SMEs Yearning for Capital

11:09:41 PM | 10/8/2012

The Small and Medium-sized Enterprises (SMEs) are now in need of capital to sustain and expand their operation and the Vietnamese Government has intensified its support to help SMEs get access to the fund and loans with favourable interest; however, whether or not businesses can access the available fund is a totally different matter.
Representing 95 percent of the total numbers of businesses, employing 50 percent of the total workforce, SMEs still have to rely on their own initiatives to survive in the current economic crisis. The main issues that many businesses are facing are the lack of investment capital and difficulties in accessing the borrowed capital. The lack of financial capital as well as unpaid workers’ wages is becoming an increasingly popular scenario these days.
 
While businesses cannot access the needed capital, banks still retains most of the abundant fund in their coffers.
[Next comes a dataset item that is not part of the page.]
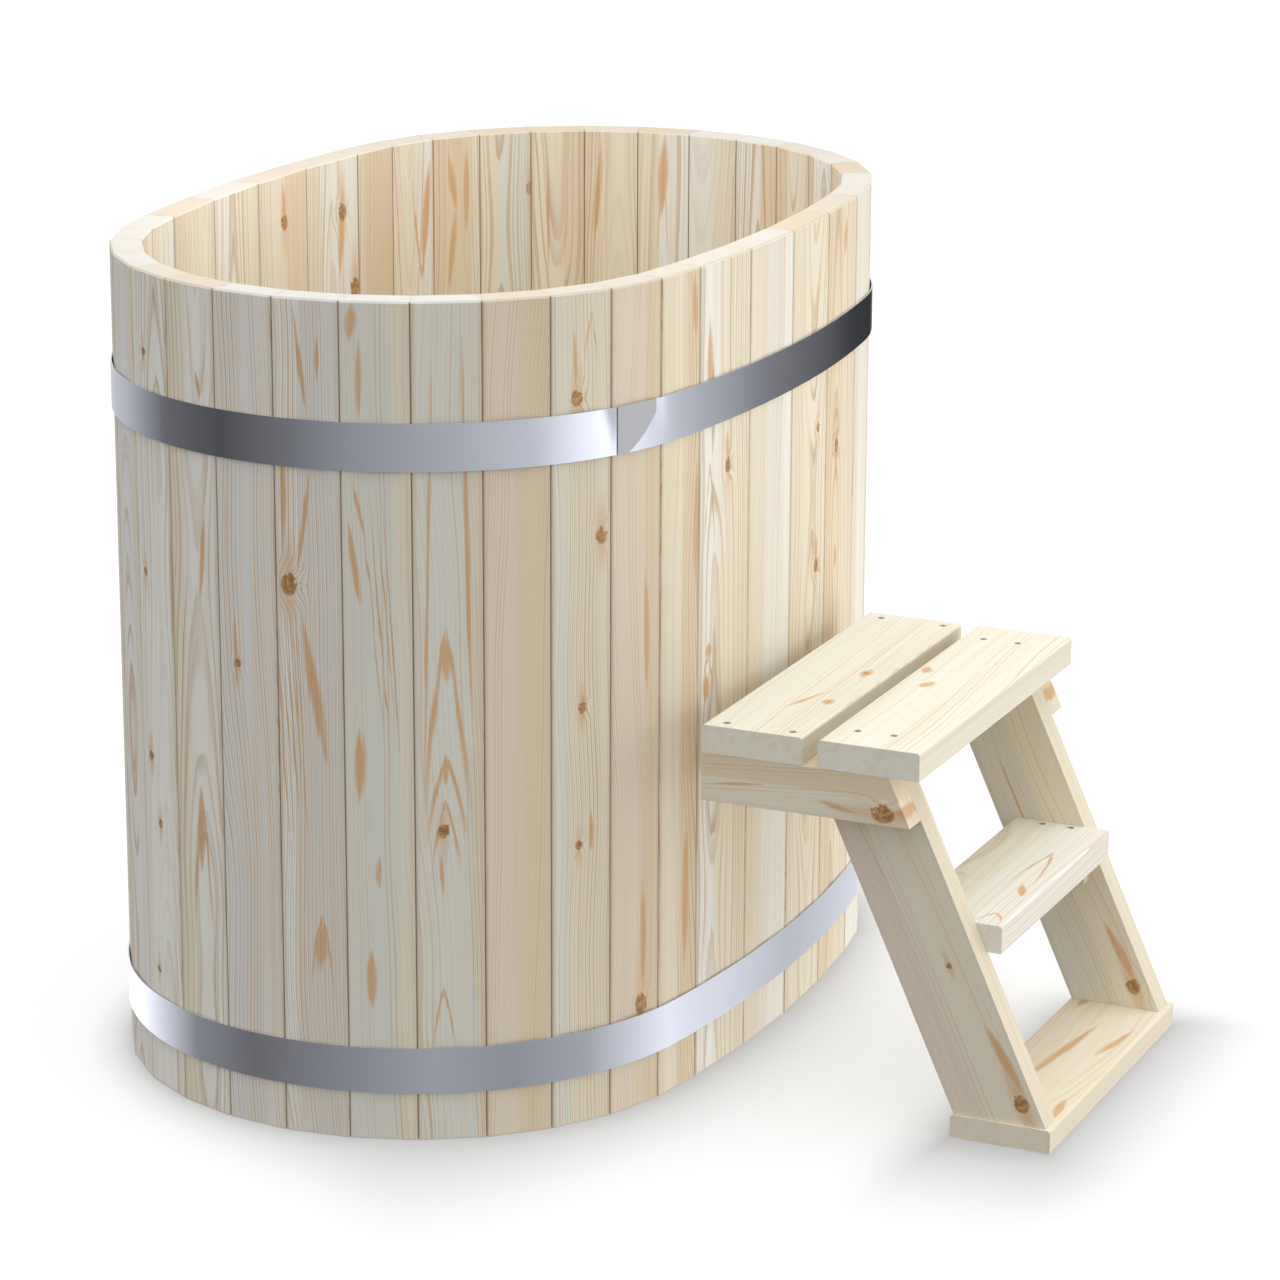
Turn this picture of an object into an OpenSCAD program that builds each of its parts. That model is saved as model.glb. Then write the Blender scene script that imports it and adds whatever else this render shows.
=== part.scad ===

Despite efforts of the State Bank of Vietnam (SBV) to instruct commercial banks to employ various measures to attract local and foreign capital in order to satisfy the ever increasing capital demand of businesses and cooperate with businesses to restructure their loans, especially SMEs’, the result is not as satisfying as initial expectation. After being flooded with capital to improve their liquidity, commercial banks still prefers to give businesses a hard time through a multitude of complicated procedures to scrutinise the loan application portfolios.
 
SMEs cannot as easily get access to the borrowed capital as other business groups due to their inherent small scales, inability to meet the mortgage requirements; unprofessional management and operation; unproven practicability of investment projects and operational models; opaque financial statements with unreliable statistics etc. These abovementioned limitations make it difficult to evaluate the financial well-being of SMEs, resulting in banks not willing to lend their money to the group. As a result, the number of SMEs being able to access the borrowed capital is much lower than the real capital demand of this group.
 
In addition, the economic crisis also results in an increase in the bad debt ratio of businesses, therefore the bank’s extra caution in lending their money. According to a recent market research by the Ministry of Planning and Investment, only one third of SMEs has access to bank’s capital, another one third has difficulty in accessing the capital and the remaining one third cannot access the capital at all. Many SMEs claim that the banks set too high the minimum requirements that SMEs cannot access the capital, even with favourable policies that the Government has set forth.
 
Without the needed capital to reinvest, sustain their operation and facing an increase in prices of input materials, huge inventories and decrease in people’s purchasing power etc., SMEs’ operation is becoming less efficient. Without the capital to expand their facilities and improve the production capacity, businesses have to satisfy themselves with outdated and low-productivity machineries, resulting in products of inferior quality. The inevitable result is a decrease in output, causing many businesses to temporarily cease their operation or declare bankruptcy. Lacking capital is becoming a huge barrier for the growth of SMEs.
 
In spite of the 47 percent contribution to GDP and 40 percent contribution to Government’s budget respectively, SMEs are currently in dire state. This reality raises the need for the Vietnamese Government to issue practical policies in a timely manner in order to help revive this group. The focus should be on regulating the interest rate, easing the access to capital in order to help SMEs overcome their “thirst” for capital while the economy still encounters prolonged issues. The Government’s efforts in this challenging time will create a momentum for the SMEs to keep growing and contributing to the economic development of the country as a whole.